§ GIVEN MATERIAL

======

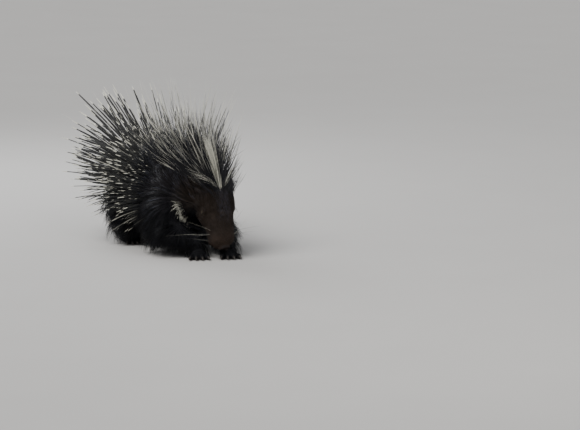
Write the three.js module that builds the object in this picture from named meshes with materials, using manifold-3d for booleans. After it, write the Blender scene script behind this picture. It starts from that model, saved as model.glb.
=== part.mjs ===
import * as THREE from "three";
import { mergeVertices } from "three/addons/utils/BufferGeometryUtils.js";
import Module from "manifold-3d";

// A crested porcupine at life size. It stands on four feet with its head bent down between its forepaws
// and its quills raised in a fan. Millimetres: +X is the way it faces, +Y its left, +Z up, soles at 0.
// Sizes are to the outside of the lying coat. The quills and the crest stand on it as spiked masses.

const GAP = 0.4; // between two parts that meet

// Trunk, from rump to chest: x, height of its middle line, half width, rise above it and drop below it
const TRUNK = [
  { x: -268, z: 142, wide: 56, up: 66, down: 64 },
  { x: -215, z: 142, wide: 94, up: 104, down: 104 },
  { x: -130, z: 140, wide: 120, up: 126, down: 114 },
  { x: -40, z: 138, wide: 122, up: 126, down: 114 },
  { x: 45, z: 134, wide: 116, up: 116, down: 110 },
  { x: 110, z: 130, wide: 104, up: 102, down: 104 },
  { x: 162, z: 128, wide: 80, up: 78, down: 84 },
];
const TRUNK_SQUARE = { up: 2.1, down: 2.9 }; // fuller below, where the coat hangs down the flanks
const TRUNK_CUTS = [-118, 42]; // where rump, belly and chest part

// Head: back from the nose, half width, rise to the brow side, drop to the jaw side, squareness
const HEAD_LENGTH = 188;
const HEAD = [
  { back: 0, wide: 31, up: 24, down: 21, square: 2.7 },
  { back: 20, wide: 38, up: 33, down: 30, square: 2.6 },
  { back: 50, wide: 39, up: 39, down: 37, square: 2.4 },
  { back: 80, wide: 44, up: 44, down: 45, square: 2.2 },
  { back: 112, wide: 51, up: 48, down: 54, square: 2.1 },
  { back: 146, wide: 55, up: 50, down: 61, square: 2.0 },
  { back: HEAD_LENGTH, wide: 50, up: 44, down: 60, square: 2.0 },
];
const NOSE = new THREE.Vector3(249, 20, 29); // the muzzle's front end
const HEAD_LEAN = 17; // degrees that the head leans back from straight up
const HEAD_TURN = 3; // degrees that it is turned to its left
const NECK = { start: [60, 0, 156], bend: [150, 2, 176], back: 138, drop: -6 };
const NECK_SIZES = { wide: [90, 58], up: [82, 54], down: [90, 58] };

// Features of the head, by distance back from the nose, aside of the middle and rise to the brow side
const EYE = { back: 105, aside: 42, rise: 5, radius: 7.6 };
const EAR = { back: 164, aside: 50, rise: 6, tall: 19, wide: 14, thick: 7, turn: 36 };
const NOSE_PAD = { back: 2, rise: 8, wide: 17, tall: 12, thick: 7 };
const NOSTRIL = { aside: 9.5, rise: 8, wide: 2.4, tall: 3.4 };
const MOUTH = { back: 22, rise: -28, wide: 24, open: 2, deep: 9 };
const WHISKERS = { back: 34, aside: 33, rise: 2, count: 6, long: 182, droop: 24, slope: 0.24 };

// Limbs: points of each line from shoulder or hip down, and where each foot stands and points
const ARM = {
  left: { line: [[96, 64, 120], [108, 70, 78], [164, 54, 56], [220, 50, 30]], at: [246, 43], turn: -22 },
  right: { line: [[88, -68, 120], [98, -84, 78], [150, -70, 56], [190, -34, 30]], at: [214, -38], turn: -24 },
};
const ARM_RADII = [54, 46, 34, 25];
const THIGH = {
  left: {
    line: [[-136, 72, 118], [-82, 84, 78], [-120, 86, 48], [-136, 84, 26]],
    at: [-98, 86],
    turn: 7,
  },
  right: {
    line: [[-152, -72, 118], [-98, -84, 78], [-136, -86, 48], [-152, -84, 26]],
    at: [-114, -86],
    turn: -7,
  },
};
const THIGH_RADII = [68, 54, 32, 22];
const CAPSULE_DOME = 0.8; // height of a limb's rounded joints, in shares of their radius
const FOREPAW = { long: 60, wide: 46, tall: 30, toes: 4, toeLong: 19, toeRadius: 8, spread: 12 };
const HINDFOOT = { long: 88, wide: 46, tall: 31, toes: 5, toeLong: 17, toeRadius: 7.6, spread: 10 };
const CLAW = { long: 17, radius: 3.6 };
const TAIL = { long: 96, radius: 30, drop: 46 };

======

§ WORK INSTRUCTIONS
Quote the entire listing above exactly.

§ COMPLETE RESPONSE
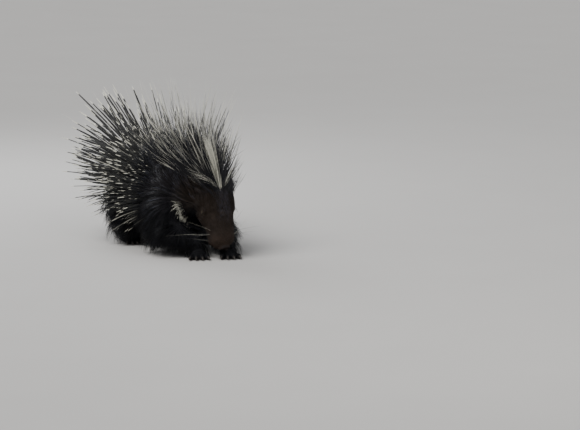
Write the three.js module that builds the object in this picture from named meshes with materials, using manifold-3d for booleans. After it, write the Blender scene script behind this picture. It starts from that model, saved as model.glb.
=== part.mjs ===
import * as THREE from "three";
import { mergeVertices } from "three/addons/utils/BufferGeometryUtils.js";
import Module from "manifold-3d";

// A crested porcupine at life size. It stands on four feet with its head bent down between its forepaws
// and its quills raised in a fan. Millimetres: +X is the way it faces, +Y its left, +Z up, soles at 0.
// Sizes are to the outside of the lying coat. The quills and the crest stand on it as spiked masses.

const GAP = 0.4; // between two parts that meet

// Trunk, from rump to chest: x, height of its middle line, half width, rise above it and drop below it
const TRUNK = [
  { x: -268, z: 142, wide: 56, up: 66, down: 64 },
  { x: -215, z: 142, wide: 94, up: 104, down: 104 },
  { x: -130, z: 140, wide: 120, up: 126, down: 114 },
  { x: -40, z: 138, wide: 122, up: 126, down: 114 },
  { x: 45, z: 134, wide: 116, up: 116, down: 110 },
  { x: 110, z: 130, wide: 104, up: 102, down: 104 },
  { x: 162, z: 128, wide: 80, up: 78, down: 84 },
];
const TRUNK_SQUARE = { up: 2.1, down: 2.9 }; // fuller below, where the coat hangs down the flanks
const TRUNK_CUTS = [-118, 42]; // where rump, belly and chest part

// Head: back from the nose, half width, rise to the brow side, drop to the jaw side, squareness
const HEAD_LENGTH = 188;
const HEAD = [
  { back: 0, wide: 31, up: 24, down: 21, square: 2.7 },
  { back: 20, wide: 38, up: 33, down: 30, square: 2.6 },
  { back: 50, wide: 39, up: 39, down: 37, square: 2.4 },
  { back: 80, wide: 44, up: 44, down: 45, square: 2.2 },
  { back: 112, wide: 51, up: 48, down: 54, square: 2.1 },
  { back: 146, wide: 55, up: 50, down: 61, square: 2.0 },
  { back: HEAD_LENGTH, wide: 50, up: 44, down: 60, square: 2.0 },
];
const NOSE = new THREE.Vector3(249, 20, 29); // the muzzle's front end
const HEAD_LEAN = 17; // degrees that the head leans back from straight up
const HEAD_TURN = 3; // degrees that it is turned to its left
const NECK = { start: [60, 0, 156], bend: [150, 2, 176], back: 138, drop: -6 };
const NECK_SIZES = { wide: [90, 58], up: [82, 54], down: [90, 58] };

// Features of the head, by distance back from the nose, aside of the middle and rise to the brow side
const EYE = { back: 105, aside: 42, rise: 5, radius: 7.6 };
const EAR = { back: 164, aside: 50, rise: 6, tall: 19, wide: 14, thick: 7, turn: 36 };
const NOSE_PAD = { back: 2, rise: 8, wide: 17, tall: 12, thick: 7 };
const NOSTRIL = { aside: 9.5, rise: 8, wide: 2.4, tall: 3.4 };
const MOUTH = { back: 22, rise: -28, wide: 24, open: 2, deep: 9 };
const WHISKERS = { back: 34, aside: 33, rise: 2, count: 6, long: 182, droop: 24, slope: 0.24 };

// Limbs: points of each line from shoulder or hip down, and where each foot stands and points
const ARM = {
  left: { line: [[96, 64, 120], [108, 70, 78], [164, 54, 56], [220, 50, 30]], at: [246, 43], turn: -22 },
  right: { line: [[88, -68, 120], [98, -84, 78], [150, -70, 56], [190, -34, 30]], at: [214, -38], turn: -24 },
};
const ARM_RADII = [54, 46, 34, 25];
const THIGH = {
  left: {
    line: [[-136, 72, 118], [-82, 84, 78], [-120, 86, 48], [-136, 84, 26]],
    at: [-98, 86],
    turn: 7,
  },
  right: {
    line: [[-152, -72, 118], [-98, -84, 78], [-136, -86, 48], [-152, -84, 26]],
    at: [-114, -86],
    turn: -7,
  },
};
const THIGH_RADII = [68, 54, 32, 22];
const CAPSULE_DOME = 0.8; // height of a limb's rounded joints, in shares of their radius
const FOREPAW = { long: 60, wide: 46, tall: 30, toes: 4, toeLong: 19, toeRadius: 8, spread: 12 };
const HINDFOOT = { long: 88, wide: 46, tall: 31, toes: 5, toeLong: 17, toeRadius: 7.6, spread: 10 };
const CLAW = { long: 17, radius: 3.6 };
const TAIL = { long: 96, radius: 30, drop: 46 };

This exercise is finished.